The distributor 26 of FIGS. 4 and 5 is substantially identical to the distributor 26 of FIGS. 2 and 3 except that the distributor 26 of FIGS. 4 and 5 includes an additional feature. In the distributor 26 of FIGS. 2 and 3, the top wall 32 is closed. However, in some uses of the vertical tube heat exchanger apparatus 10, there exists a relatively low static head of fluid in the liquid header 18 above the distributors 26. In applications wherein the vertical tube heat exchanger apparatus 10 is a tubular ice making machine, a relatively low static head of water in the liquid header 18 below atmosphere, for example less than six inches, will create a siphoning effect when the inside diameter of the tubular ice being formed inside the tubes 24 reaches a particular critical size. With a distributor 26 (see FIGS. 2 and 3) having a closed top wall 32, a suction will be created by the siphoning effect which greatly increases the flow of water from the liquid header 18 through the passageways 36 in the distributor 26 into the chamber 34 of the distributor 26. This condition is alleviated by providing the distributor 26 (see FIGS. 4 and 5) with a vent tube 50 which provides fluid communication between the liquid header 18 and the interior chamber 34 of the distributor 24 which, therefore, functions to prevent a vacuum from being formed thereby eliminating any siphoning effect.
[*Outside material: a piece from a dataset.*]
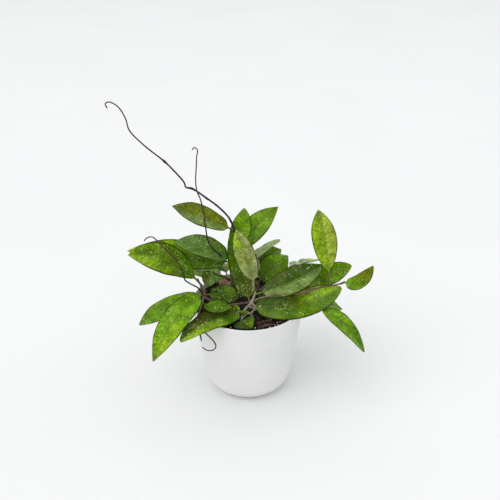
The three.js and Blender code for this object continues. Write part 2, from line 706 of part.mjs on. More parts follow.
function stalkLoop(frame, radius) {
  const count = 2 * (BLADE.columns + 1);
  const loop = [];
  for (let k = 0; k < count; k++) {
    const angle = Math.PI - (k + 0.5) * 2 * Math.PI / count;
    loop.push(frame.centre.clone()
      .addScaledVector(frame.across, radius * Math.cos(angle))
      .addScaledVector(frame.up, radius * Math.sin(angle)));
  }
  return loop;
}

// The rib's place and the blade's own directions at a share t of the way from base to tip.
function ribFrame(leaf, t) {
  const base = vec(leaf.base);
  const chord = vec(leaf.tip).sub(base);
  const forward = chord.clone().normalize();
  const up = vec(leaf.face).addScaledVector(forward, -vec(leaf.face).dot(forward)).normalize();
  const right = new THREE.Vector3().crossVectors(forward, up);
  const arch = 4 * t * (1 - t);
  const slope = 4 * (1 - 2 * t);
  const centre = base.addScaledVector(chord, t)
    .addScaledVector(up, leaf.bow * arch)
    .addScaledVector(right, leaf.sway * arch);
  const along = chord.addScaledVector(up, leaf.bow * slope).addScaledVector(right, leaf.sway * slope)
    .normalize();
  const bladeUp = up.addScaledVector(along, -up.dot(along)).normalize();
  const across = new THREE.Vector3().crossVectors(along, bladeUp);
  return { centre, across, up: bladeUp };
}

function leafSolid(leaf) {
  const length = vec(leaf.base).distanceTo(vec(leaf.tip));
  const stalkShare = leaf.stalk / length;
  const loops = [0, 1].map((t) => stalkLoop(ribFrame(leaf, t * stalkShare), BLADE.stalkRadius));
  for (const [share, width] of bladeOutline(leaf).slice(1)) {
    const frame = ribFrame(leaf, stalkShare + share * (1 - stalkShare));
    loops.push(bladeLoop(leaf, frame, share, Math.max(width * leaf.width / 2, BLADE.tipRadius)));
  }
  return toSolid(skin(loops, true));
}

// A leaf ends a small gap away from the vine that carries it.
function makeLeaf(leaf, clearance) {
  const body = mainBody(leafSolid(leaf).subtract(clearance[leaf.vine]));
  return piece(leaf.name, toGeometry(body), leaf.tone);
}

// ---- Assembly -------------------------------------------------------------------------------------

const plant = new THREE.Group();
plant.name = 'potted_hoya';

const clearance = {};
for (const [name, runs] of Object.entries(VINES)) {
  clearance[name] = union(runs.map((run) => runSolid(run, GAP)));
}

plant.add(makePot());
plant.add(makeSoil(clearance));
for (const name of Object.keys(VINES)) plant.add(makeVine(name));
for (const bark of BARK) plant.add(makeBark(bark));
for (const leaf of [...LEAVES, DRY_LEAF, YOUNG_SHOOT]) plant.add(makeLeaf(leaf, clearance));

export default plant;
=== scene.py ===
import math
import random

import bmesh
import bpy
import numpy as np
from mathutils import Euler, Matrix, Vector, noise


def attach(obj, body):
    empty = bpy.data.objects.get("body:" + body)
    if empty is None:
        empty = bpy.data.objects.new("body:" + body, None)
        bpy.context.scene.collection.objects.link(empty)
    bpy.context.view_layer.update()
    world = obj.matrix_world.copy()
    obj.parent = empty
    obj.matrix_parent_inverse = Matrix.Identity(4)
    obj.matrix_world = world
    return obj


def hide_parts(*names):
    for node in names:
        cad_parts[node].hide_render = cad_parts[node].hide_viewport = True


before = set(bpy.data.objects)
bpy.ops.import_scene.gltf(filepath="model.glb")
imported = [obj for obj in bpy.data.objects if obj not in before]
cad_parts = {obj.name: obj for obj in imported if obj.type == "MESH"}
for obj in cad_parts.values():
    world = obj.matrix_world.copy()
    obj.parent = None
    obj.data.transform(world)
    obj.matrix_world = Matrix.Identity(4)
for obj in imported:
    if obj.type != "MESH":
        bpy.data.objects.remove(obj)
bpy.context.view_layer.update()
MM = 0.001

# ---- The plant's lines, in millimetres

POT = dict(height=113, rim=65, rim_round=0.5, wall=2.2, foot=30, corner=21, turn=86.4, belly=0.8,
           floor=4, slope=3, holes=4, hole_radius=3.5, hole_circle=18, recess=0.35, segments=160)
SOIL = dict(level=107, mound=2.5, roughness=0.9)
GAP = 0.3
WALL_CLEAR = 0.6
KNOT_REACH = 3.2
KNOT_SWELL = 0.45
ROOT_DEPTH = 16

# Each run: thickness at its start and end, knots, points, and the colours at its start and end.
VINES = {
    "vine_main": [
        dict(radii=(1.6, 1.1), look=("grey", "purple"),
             knots=[(4, -25, 126), (6, -15, 146), (12, -8, 162), (-14, 10, 198)], points=[
            (-8, -40, 107 - ROOT_DEPTH), (-8, -38, 107), (-5, -32, 117), (4, -25, 126),
            (8, -20, 135), (6, -16, 143), (8, -12, 151), (12, -8, 162), (9, -2, 172), (-1, 6, 183),
            (-14, 10, 198), (-21, 12, 213), (-32, 14, 225), (-54, 16, 242)]),
        dict(radii=(1.1, 0.7), look=("purple", "russet"), knots=[(-62, 16, 247), (-90, 19, 277)], points=[
            (-44, 15, 234), (-54, 16, 242), (-62, 16, 247), (-68, 17, 248), (-70, 17, 254),
            (-78, 18, 264), (-90, 19, 277), (-112, 20, 296), (-126, 21, 312), (-129, 22, 324),
            (-136, 22, 337), (-145, 22, 342), (-149, 22, 340), (-147, 22, 335)]),
        dict(radii=(1.1, 1.5), look=("mauve", "mauve"), knots=[(-50, -20, 131)], points=[
            (4, -25, 126), (-9, -27, 125), (-21, -28, 124), (-31, -27, 125), (-41, -24, 127),
            (-50, -20, 131), (-52, -19, 140), (-53, -19, 147)]),
        dict(radii=(0.95, 0.65), look=("purple", "russet"), knots=[], points=[
            (-50, -20, 131), (-55, -27, 145), (-64, -36, 157), (-68, -41, 164), (-70, -45, 178),
            (-76, -47, 192), (-84, -47, 202), (-94, -45, 213), (-100, -43, 217), (-106, -42, 215),
            (-109, -41, 211)]),
        dict(radii=(1.2, 0.8), look=("twig", "twig"), knots=[], points=[
            (-50, -20, 131), (-48, -17, 141), (-45, -15, 151)]),
        dict(radii=(1.1, 0.8), look=("twig", "twig"), knots=[], points=[
            (-50, -20, 131), (-53, -14, 140), (-57, -12, 150)]),
        dict(radii=(1.2, 0.6), look=("wood", "russet"), knots=[(-55, -57, 113)], points=[
            (-50, -20, 131), (-51, -27, 127), (-54, -37, 121), (-56, -48, 117), (-55, -57, 113),
            (-51, -61, 113), (-44, -64, 108), (-38, -66, 102), (-35, -66, 95), (-38, -64, 88),
            (-45, -62, 86), (-51, -61, 90)]),
        dict(radii=(1.1, 0.7), look=("russet", "purple"), knots=[], points=[
            (-55, -57, 113), (-52, -61, 105), (-51, -62, 98)]),
        dict(radii=(1.1, 0.9), look=("twig", "mauve"), knots=[(63, -25, 139), (106, -16, 145)], points=[
            (4, -25, 126), (12, -26, 131), (20, -27, 134), (30, -28, 137), (39, -28, 138),
            (52, -27, 138), (63, -25, 139), (77, -22, 142), (91, -19, 143), (106, -16, 145),
            (109, -15, 146)]),
        dict(radii=(1.5, 1.3), look=("wood", "wood"), knots=[(74, -22, 121)], points=[
            (1, -29, 122), (16, -31, 119), (34, -29, 118), (54, -25, 119), (76, -22, 121)]),
        dict(radii=(0.9, 0.7), look=("root", "root"), knots=[], points=[
            (4, -25, 126), (8, -30, 122), (4, -36, 119), (-3, -39, 117), (-8, -43, 112),
            (-6, -45, 107), (-5, -45, 101)]),
        dict(radii=(0.9, 0.7), look=("root", "root"), knots=[], points=[
            (-5, -32, 117), (0, -35, 119), (5, -39, 116), (4, -43, 111), (1, -44, 107),
            (1, -44, 101)]),
    ],
    "vine_back": [
        dict(radii=(2, 1.5), look=("wood", "wood"), knots=[(-18, 6, 135), (-21, 11, 161)], points=[
            (-14, 9, 107 - ROOT_DEPTH), (-14, 8, 107), (-17, 6, 121), (-18, 6, 135), (-20, 8, 149),
            (-21, 11, 161), (-22, 12, 167)]),
        dict(radii=(1, 0.65), look=("purple", "russet"), knots=[], points=[
            (-21, 11, 161), (-28, 3, 168), (-33, -10, 180), (-38, -19, 190), (-43, -23, 203),
            (-45, -24, 219), (-47, -22, 237), (-50, -18, 249), (-54, -11, 256), (-55, -8, 266),
            (-54, -6, 280), (-53, -6, 293), (-52, -6, 299), (-55, -6, 302), (-58, -6, 299)]),
    ],
    "vine_rear": [
        dict(radii=(2, 1.5), look=("wood", "wood"), knots=[(10, 12, 128), (4, 18, 140)], points=[
            (14, 12, 107 - ROOT_DEPTH), (14, 11, 107), (13, 11, 118), (10, 12, 128), (4, 18, 140),
            (-1, 22, 148), (-3, 24, 152)]),
        dict(radii=(1.6, 1.5), look=("wood", "wood"), knots=[(50, 50, 124)], points=[
            (13, 11, 118), (24, 24, 121), (38, 38, 123), (50, 50, 124), (55, 54, 125)]),
        dict(radii=(1.6, 1.5), look=("wood", "wood"), knots=[(-24, 46, 117)], points=[
            (13, 11, 118), (4, 24, 118), (-9, 36, 116), (-24, 46, 117), (-29, 49, 118)]),
    ],
}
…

As shown in FIGS. 4 and 5, the top wall 32 of the distributor 26 is formed with a cylindrical pocket 52 having an aperture 54 through the bottom side open to the interior chamber 34. The bottom end of the vent tube 50 is received in the pocket 52 coaxial with the aperture 54 and projects upwardly from the distributor top wall 32 into the liquid header 18.
The distributor 26 of the invention, unlike the previously known distributors, is fabricated of a material which is of sufficient resilience so that the tapered portion 42 and lower portion 44 will be compressively circumferentially deformed and conform to irregularities in the shape and size of the open top end 28 of the tube 24 and provide compressive resilience to the ribs 48 on lower portion 44, and of sufficiently high elastic modulus to create a continuous uninterrupted peripheral seal between the inside peripheral edge at the open top end 28 of the tube 24 and tapered portion 42 as well as generate a tight interference fit between the ribs 48 and the interior wall surface 46 of the tube 24 when the distributor 26 is inserted in the tube 24, and also of sufficiently high yield value to recover to the original circumferential size and shape of the distributor side wall 30 without plastic deformation when the distributor 26 is removed from the tube 24. More particularly, the distributor 26 of the invention fulfills the above characteristics after prolonged exposure to liquid in a temperature range of about -40° F. to about 150° F., and maintains a durometer in the range of about 92 A to 50A. Preferably, when the distributor 26 is utilized in a falling film heat exchanger apparatus 10 to make tubular ice, the distributor 26 of the invention fulfills the above characteristics after prolonged exposure to water in a temperature range of about 32° F. to about 90° F., and maintains a durometer in a range of about 90 A to 50 A. In addition, the distributor 26 provides an interference fit between the ribs 48 on the lower region 44 and the interior wall surface 46 of the tube 24 of between about 0.015 inches and at least 0.001 inches. One such material which has been discovered to fulfill the above requirements is a thermoplastic elastomer sold by Monsanto under the trademark "SANTOPRENE 271-87" and another is a thermoplastic elastomer also sold by Monsanto under the trademark "SANTOPRENE 101-87".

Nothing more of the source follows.